Tally the lines that contain the string "More" and state that total without comment.
● ● ● ●
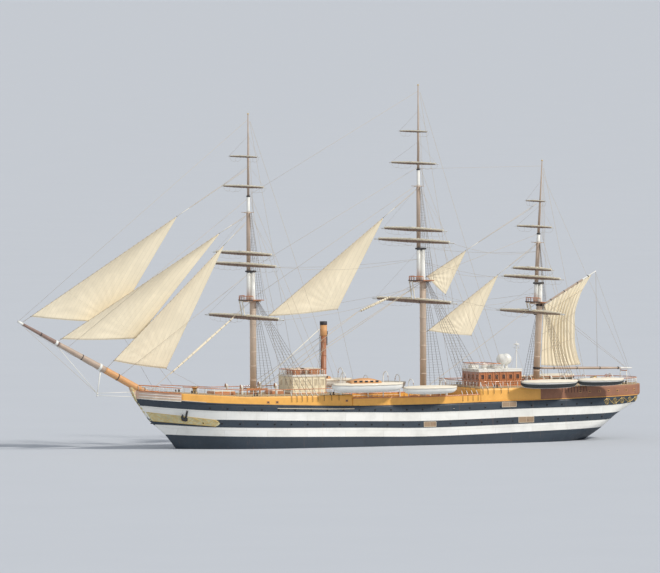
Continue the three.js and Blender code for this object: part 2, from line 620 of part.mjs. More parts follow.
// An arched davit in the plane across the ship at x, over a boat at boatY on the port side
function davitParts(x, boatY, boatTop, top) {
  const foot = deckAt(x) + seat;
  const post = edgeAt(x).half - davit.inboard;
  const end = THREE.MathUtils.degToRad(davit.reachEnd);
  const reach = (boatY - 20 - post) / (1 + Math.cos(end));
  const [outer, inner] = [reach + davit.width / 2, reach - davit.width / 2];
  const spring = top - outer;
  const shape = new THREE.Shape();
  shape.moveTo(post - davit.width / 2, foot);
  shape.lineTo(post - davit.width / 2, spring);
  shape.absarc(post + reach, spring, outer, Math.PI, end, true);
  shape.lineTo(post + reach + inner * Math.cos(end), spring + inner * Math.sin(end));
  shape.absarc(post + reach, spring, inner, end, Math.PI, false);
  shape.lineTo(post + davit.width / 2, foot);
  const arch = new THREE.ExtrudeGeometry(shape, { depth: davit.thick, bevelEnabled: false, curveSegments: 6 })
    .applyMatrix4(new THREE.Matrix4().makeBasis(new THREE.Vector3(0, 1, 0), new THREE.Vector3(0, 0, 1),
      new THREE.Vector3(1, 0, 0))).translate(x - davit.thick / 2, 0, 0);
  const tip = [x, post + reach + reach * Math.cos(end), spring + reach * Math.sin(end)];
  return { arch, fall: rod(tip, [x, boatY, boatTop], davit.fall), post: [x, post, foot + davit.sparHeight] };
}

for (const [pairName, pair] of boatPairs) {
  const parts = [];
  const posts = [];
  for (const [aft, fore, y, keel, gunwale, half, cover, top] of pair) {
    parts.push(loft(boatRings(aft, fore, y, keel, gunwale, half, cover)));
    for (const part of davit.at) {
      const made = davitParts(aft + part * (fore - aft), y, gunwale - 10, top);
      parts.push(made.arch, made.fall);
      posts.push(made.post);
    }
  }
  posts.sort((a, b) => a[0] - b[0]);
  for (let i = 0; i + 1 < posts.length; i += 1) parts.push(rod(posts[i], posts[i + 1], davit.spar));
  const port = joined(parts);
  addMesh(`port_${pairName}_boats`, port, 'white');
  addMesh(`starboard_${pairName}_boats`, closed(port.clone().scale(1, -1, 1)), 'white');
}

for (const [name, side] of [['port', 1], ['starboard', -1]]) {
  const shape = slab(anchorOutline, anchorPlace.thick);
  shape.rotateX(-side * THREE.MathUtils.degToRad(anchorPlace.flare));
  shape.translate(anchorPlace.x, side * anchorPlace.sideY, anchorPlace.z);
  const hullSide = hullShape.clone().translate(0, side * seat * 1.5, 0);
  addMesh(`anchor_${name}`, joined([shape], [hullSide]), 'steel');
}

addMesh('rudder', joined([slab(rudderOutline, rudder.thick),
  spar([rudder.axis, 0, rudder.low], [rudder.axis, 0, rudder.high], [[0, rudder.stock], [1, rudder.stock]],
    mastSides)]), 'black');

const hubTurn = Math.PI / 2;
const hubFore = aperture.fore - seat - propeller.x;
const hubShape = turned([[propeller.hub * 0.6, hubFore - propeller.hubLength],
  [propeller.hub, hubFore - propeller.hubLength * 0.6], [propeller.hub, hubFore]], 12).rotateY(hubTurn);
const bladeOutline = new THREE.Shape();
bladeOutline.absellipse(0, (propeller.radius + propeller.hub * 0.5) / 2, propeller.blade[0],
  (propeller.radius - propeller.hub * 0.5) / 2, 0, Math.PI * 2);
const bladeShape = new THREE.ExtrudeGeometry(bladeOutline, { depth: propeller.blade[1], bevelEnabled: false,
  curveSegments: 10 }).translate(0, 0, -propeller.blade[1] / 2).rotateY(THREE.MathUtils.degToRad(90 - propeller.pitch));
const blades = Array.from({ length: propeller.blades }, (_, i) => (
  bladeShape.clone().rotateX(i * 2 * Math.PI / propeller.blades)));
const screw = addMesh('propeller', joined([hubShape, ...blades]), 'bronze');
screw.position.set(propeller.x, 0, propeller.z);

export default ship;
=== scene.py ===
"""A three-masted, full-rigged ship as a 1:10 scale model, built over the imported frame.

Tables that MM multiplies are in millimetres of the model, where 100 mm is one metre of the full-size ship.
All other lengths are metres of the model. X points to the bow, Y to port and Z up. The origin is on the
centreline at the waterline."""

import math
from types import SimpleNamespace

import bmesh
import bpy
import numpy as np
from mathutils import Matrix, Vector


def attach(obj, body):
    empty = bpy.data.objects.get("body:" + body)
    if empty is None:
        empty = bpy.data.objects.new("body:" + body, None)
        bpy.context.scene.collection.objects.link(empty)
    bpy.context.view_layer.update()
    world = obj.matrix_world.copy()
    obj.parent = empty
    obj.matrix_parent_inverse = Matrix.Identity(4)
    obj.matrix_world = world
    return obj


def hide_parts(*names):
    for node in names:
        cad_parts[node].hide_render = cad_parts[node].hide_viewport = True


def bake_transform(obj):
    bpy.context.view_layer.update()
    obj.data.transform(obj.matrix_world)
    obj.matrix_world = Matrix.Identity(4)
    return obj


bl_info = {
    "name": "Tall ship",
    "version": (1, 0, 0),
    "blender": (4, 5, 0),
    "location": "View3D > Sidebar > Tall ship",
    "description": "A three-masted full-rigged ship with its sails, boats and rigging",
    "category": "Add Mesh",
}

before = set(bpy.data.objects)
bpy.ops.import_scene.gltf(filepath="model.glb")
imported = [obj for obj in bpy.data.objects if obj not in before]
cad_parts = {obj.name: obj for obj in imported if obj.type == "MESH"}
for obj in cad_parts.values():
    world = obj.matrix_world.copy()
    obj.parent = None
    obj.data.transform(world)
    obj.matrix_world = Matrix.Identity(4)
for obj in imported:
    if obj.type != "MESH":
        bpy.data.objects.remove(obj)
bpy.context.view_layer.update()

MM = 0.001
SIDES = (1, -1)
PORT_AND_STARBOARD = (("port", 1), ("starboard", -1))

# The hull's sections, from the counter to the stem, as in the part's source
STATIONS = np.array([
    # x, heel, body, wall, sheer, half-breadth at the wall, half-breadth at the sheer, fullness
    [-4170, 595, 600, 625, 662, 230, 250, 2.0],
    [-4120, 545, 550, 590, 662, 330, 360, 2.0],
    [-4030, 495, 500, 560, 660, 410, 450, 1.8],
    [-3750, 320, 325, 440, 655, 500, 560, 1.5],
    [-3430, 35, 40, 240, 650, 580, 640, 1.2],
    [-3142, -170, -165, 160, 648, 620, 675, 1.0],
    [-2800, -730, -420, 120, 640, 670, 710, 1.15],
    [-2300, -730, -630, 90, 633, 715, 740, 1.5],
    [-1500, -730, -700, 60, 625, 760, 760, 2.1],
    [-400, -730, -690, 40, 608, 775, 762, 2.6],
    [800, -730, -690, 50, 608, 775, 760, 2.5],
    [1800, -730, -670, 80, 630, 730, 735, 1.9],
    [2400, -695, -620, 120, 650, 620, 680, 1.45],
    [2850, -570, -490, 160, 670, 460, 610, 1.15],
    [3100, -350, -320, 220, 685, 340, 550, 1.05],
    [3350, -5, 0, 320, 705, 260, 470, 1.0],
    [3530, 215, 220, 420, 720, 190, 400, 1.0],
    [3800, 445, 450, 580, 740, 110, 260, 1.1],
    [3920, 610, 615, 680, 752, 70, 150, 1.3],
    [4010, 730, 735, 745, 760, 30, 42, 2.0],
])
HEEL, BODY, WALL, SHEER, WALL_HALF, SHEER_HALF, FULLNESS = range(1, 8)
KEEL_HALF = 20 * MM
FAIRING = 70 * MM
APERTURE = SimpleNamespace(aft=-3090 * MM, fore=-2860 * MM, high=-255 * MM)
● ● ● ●
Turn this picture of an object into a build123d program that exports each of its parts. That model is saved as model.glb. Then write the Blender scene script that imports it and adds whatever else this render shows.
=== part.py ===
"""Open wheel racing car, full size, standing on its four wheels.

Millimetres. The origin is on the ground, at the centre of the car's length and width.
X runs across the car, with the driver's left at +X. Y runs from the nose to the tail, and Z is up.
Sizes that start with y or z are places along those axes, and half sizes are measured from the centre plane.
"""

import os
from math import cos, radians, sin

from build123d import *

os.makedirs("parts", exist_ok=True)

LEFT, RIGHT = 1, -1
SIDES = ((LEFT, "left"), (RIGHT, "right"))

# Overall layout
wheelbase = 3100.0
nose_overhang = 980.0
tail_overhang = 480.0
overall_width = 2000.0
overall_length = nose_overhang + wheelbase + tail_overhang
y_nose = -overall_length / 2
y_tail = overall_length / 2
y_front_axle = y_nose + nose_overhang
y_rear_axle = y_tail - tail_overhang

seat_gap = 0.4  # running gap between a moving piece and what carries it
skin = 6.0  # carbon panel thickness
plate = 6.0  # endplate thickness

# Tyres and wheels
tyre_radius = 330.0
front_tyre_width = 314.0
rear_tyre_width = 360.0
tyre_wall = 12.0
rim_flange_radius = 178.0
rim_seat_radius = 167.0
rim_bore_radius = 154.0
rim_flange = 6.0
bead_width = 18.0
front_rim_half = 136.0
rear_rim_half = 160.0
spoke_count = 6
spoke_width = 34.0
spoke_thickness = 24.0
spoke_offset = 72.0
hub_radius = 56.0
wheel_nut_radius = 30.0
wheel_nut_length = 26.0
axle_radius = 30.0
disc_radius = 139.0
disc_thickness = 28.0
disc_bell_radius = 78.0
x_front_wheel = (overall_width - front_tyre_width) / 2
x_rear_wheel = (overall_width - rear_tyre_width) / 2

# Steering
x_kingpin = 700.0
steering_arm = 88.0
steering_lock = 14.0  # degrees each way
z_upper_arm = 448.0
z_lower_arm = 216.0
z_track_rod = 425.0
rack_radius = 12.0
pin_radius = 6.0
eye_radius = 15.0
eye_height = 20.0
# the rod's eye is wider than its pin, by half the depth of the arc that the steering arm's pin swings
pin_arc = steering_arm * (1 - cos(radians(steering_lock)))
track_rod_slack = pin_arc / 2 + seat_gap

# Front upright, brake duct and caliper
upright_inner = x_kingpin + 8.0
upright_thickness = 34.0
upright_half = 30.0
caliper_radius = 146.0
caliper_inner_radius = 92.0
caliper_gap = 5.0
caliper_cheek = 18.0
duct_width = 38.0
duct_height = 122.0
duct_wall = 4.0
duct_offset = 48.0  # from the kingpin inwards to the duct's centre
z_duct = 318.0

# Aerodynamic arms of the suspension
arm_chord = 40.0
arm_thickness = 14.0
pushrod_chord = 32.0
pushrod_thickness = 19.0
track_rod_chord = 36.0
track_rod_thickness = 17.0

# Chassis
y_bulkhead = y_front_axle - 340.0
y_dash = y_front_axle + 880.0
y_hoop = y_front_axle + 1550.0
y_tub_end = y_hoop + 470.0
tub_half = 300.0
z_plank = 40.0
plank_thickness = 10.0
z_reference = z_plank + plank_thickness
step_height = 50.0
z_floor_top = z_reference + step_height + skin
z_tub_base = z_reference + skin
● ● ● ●
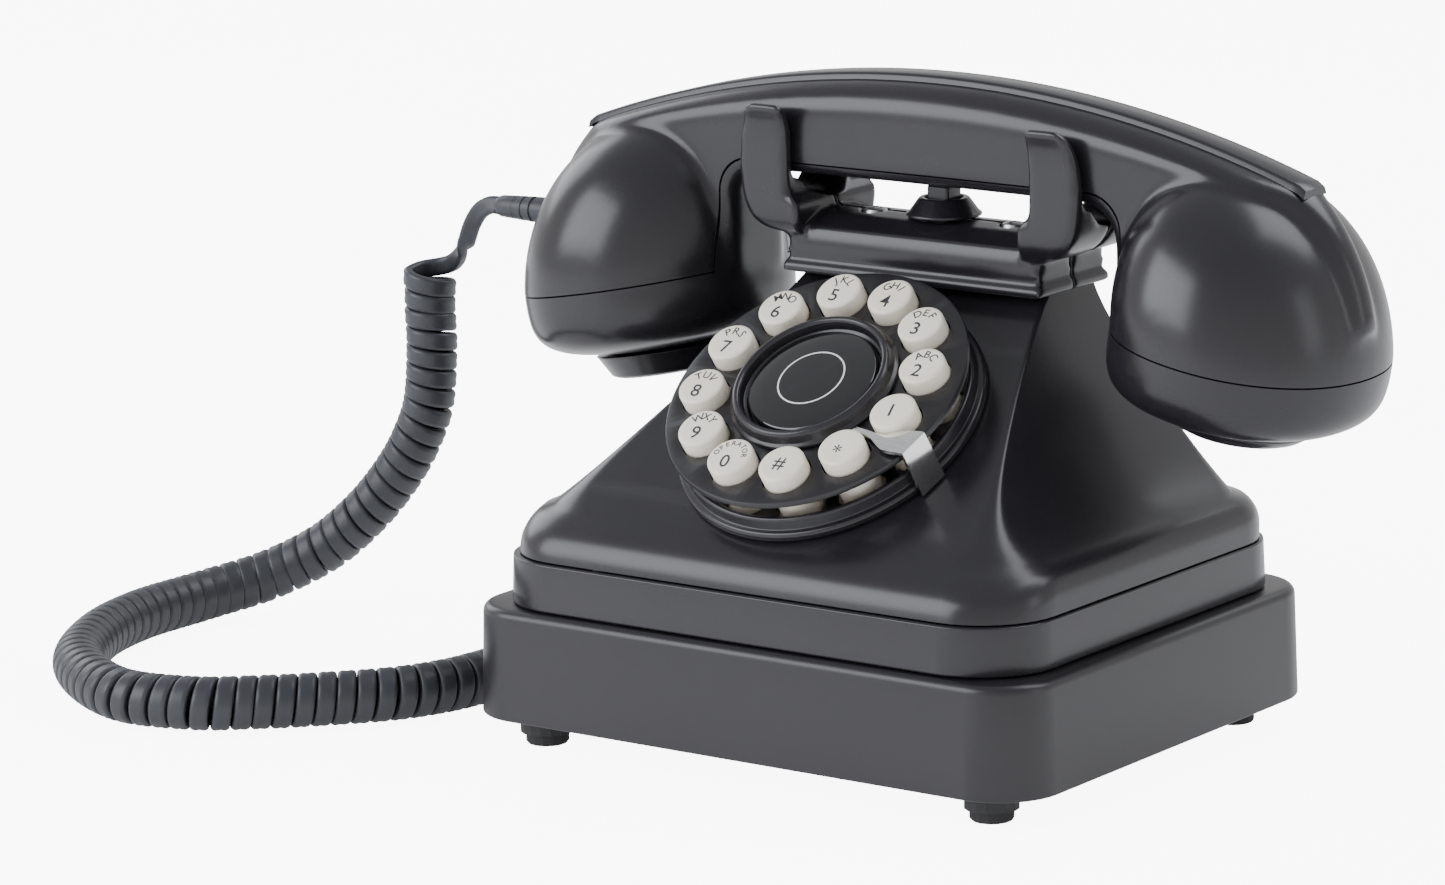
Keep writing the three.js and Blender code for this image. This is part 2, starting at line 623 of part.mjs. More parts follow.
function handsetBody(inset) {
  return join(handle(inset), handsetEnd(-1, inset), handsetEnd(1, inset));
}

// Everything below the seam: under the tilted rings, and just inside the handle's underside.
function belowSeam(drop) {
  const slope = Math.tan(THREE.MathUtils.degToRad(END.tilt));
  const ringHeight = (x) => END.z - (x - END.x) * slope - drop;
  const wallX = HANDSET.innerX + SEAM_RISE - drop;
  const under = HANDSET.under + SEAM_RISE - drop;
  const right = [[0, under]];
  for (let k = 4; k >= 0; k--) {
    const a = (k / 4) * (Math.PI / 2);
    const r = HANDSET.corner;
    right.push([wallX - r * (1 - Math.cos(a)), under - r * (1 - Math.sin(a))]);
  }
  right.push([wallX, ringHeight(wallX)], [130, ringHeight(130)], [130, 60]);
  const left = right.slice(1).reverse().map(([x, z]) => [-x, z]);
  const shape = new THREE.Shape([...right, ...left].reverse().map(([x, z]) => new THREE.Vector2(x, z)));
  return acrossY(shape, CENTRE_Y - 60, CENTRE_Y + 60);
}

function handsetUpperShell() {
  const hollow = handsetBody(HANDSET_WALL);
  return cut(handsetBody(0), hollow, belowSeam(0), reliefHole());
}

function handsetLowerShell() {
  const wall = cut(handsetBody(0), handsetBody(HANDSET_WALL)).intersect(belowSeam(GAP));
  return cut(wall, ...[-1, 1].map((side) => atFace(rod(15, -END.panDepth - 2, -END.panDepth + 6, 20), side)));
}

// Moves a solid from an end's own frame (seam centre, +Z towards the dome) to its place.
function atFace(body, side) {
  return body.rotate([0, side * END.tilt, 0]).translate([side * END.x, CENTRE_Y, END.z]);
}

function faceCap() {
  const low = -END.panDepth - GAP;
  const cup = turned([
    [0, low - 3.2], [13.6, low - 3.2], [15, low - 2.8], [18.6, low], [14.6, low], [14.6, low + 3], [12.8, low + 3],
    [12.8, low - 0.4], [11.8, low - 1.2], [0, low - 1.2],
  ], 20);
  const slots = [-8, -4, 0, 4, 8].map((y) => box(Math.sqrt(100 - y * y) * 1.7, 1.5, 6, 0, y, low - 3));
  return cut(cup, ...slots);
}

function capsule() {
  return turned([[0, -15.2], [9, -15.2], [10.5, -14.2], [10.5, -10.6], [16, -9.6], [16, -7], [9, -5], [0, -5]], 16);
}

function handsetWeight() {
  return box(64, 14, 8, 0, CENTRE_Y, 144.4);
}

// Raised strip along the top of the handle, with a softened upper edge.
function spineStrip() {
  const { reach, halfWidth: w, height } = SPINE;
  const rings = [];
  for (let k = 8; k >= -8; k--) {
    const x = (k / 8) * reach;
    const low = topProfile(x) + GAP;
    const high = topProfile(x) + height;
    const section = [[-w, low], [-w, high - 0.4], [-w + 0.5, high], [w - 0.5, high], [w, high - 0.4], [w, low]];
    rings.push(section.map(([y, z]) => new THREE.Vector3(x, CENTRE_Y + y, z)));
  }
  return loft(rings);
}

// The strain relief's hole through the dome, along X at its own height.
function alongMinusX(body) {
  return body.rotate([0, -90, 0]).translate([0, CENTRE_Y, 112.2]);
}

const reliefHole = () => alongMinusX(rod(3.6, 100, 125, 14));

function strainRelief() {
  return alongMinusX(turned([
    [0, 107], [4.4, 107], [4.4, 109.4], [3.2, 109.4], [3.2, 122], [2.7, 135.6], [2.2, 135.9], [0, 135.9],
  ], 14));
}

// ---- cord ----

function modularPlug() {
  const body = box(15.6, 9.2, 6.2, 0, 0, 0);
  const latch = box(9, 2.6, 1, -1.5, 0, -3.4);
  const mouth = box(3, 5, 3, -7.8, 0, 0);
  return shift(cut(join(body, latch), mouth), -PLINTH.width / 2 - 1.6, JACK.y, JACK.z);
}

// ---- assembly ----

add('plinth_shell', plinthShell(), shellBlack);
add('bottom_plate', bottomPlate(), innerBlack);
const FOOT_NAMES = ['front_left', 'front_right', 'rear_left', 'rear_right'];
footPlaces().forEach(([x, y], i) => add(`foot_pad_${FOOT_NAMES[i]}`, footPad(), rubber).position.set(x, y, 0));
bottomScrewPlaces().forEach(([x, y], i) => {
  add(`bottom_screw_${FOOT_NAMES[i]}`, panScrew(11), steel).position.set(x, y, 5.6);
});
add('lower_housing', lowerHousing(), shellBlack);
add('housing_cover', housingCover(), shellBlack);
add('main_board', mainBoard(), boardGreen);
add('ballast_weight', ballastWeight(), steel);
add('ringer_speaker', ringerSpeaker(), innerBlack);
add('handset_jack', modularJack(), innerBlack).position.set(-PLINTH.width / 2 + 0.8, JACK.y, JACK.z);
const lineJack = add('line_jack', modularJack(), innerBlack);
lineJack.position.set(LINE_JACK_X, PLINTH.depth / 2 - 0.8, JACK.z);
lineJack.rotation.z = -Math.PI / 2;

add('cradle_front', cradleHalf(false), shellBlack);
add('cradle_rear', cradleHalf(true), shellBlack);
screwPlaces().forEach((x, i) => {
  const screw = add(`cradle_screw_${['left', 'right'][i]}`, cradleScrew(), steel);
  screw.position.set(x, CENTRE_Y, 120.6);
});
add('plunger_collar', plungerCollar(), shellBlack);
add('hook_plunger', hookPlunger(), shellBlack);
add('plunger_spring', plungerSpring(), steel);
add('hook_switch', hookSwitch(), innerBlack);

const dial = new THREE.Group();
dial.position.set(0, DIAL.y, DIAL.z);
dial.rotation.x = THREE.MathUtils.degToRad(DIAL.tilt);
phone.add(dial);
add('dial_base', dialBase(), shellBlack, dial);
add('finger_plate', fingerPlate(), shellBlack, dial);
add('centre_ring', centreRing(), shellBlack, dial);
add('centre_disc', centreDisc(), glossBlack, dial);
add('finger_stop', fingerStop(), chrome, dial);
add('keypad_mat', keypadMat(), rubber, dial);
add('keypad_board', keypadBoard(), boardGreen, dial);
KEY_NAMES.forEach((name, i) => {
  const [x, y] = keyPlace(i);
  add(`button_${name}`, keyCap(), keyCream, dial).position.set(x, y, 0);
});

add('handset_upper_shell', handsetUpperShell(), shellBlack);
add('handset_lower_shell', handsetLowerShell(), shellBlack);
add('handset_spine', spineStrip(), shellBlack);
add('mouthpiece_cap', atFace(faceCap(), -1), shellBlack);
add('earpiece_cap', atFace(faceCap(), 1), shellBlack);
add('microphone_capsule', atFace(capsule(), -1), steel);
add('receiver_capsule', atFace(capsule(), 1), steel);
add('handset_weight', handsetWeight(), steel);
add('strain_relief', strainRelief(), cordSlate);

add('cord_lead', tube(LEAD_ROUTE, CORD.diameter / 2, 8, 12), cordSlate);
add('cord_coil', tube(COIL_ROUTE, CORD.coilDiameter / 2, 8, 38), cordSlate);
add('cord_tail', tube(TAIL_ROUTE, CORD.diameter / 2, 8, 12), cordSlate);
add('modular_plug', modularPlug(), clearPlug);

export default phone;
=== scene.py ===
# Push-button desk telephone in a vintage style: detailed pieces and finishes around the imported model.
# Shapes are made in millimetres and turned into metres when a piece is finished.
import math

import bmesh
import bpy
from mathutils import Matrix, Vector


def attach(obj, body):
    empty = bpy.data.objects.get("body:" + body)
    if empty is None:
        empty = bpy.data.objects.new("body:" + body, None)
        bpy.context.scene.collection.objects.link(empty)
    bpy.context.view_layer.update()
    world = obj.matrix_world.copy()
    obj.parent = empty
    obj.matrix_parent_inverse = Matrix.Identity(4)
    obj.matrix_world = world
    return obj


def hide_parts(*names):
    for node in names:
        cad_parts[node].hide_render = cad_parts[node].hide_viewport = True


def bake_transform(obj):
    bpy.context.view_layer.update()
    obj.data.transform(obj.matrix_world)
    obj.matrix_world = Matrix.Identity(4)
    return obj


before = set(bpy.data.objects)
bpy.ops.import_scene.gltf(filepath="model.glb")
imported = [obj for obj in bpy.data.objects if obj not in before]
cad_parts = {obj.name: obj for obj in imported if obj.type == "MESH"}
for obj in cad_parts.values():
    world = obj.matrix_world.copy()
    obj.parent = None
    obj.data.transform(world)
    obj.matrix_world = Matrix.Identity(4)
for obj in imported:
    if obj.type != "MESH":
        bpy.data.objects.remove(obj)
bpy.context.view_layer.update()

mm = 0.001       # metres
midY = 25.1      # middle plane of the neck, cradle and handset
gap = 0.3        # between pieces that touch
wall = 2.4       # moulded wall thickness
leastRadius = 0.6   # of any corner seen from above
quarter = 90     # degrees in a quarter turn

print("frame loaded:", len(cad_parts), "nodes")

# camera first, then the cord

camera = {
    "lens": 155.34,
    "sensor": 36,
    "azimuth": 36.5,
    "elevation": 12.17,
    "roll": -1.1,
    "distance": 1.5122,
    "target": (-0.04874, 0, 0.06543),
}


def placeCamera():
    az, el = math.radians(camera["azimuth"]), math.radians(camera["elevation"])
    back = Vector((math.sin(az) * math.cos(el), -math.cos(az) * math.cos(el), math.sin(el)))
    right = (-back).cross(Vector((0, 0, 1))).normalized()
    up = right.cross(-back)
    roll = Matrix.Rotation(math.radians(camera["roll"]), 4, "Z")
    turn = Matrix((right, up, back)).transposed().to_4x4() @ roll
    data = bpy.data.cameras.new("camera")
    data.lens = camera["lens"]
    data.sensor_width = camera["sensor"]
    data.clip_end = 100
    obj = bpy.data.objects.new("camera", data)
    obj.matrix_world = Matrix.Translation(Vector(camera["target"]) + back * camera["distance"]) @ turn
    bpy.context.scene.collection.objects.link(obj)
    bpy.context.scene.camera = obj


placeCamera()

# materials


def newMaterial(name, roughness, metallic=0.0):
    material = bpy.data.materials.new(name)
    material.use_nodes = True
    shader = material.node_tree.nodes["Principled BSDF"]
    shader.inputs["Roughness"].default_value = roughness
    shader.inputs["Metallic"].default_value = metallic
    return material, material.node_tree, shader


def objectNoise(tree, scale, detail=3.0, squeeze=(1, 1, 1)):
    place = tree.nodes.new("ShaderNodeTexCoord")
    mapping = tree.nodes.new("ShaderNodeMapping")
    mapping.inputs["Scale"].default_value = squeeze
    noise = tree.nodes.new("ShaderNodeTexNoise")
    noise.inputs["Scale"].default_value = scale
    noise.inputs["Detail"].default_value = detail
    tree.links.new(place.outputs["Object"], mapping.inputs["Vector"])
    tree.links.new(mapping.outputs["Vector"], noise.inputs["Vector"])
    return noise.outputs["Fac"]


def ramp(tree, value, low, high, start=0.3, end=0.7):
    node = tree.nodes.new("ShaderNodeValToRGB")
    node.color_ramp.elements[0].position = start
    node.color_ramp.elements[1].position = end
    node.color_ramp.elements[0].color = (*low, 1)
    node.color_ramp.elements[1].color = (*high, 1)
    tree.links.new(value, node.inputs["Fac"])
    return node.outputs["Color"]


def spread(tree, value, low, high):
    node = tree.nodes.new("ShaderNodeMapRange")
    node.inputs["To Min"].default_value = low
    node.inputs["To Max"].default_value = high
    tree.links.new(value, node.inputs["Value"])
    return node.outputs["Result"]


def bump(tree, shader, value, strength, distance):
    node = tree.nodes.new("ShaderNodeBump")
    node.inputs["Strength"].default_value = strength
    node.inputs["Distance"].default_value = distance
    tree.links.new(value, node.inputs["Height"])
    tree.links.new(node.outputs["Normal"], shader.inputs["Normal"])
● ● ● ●
> [THE RESULT]: 2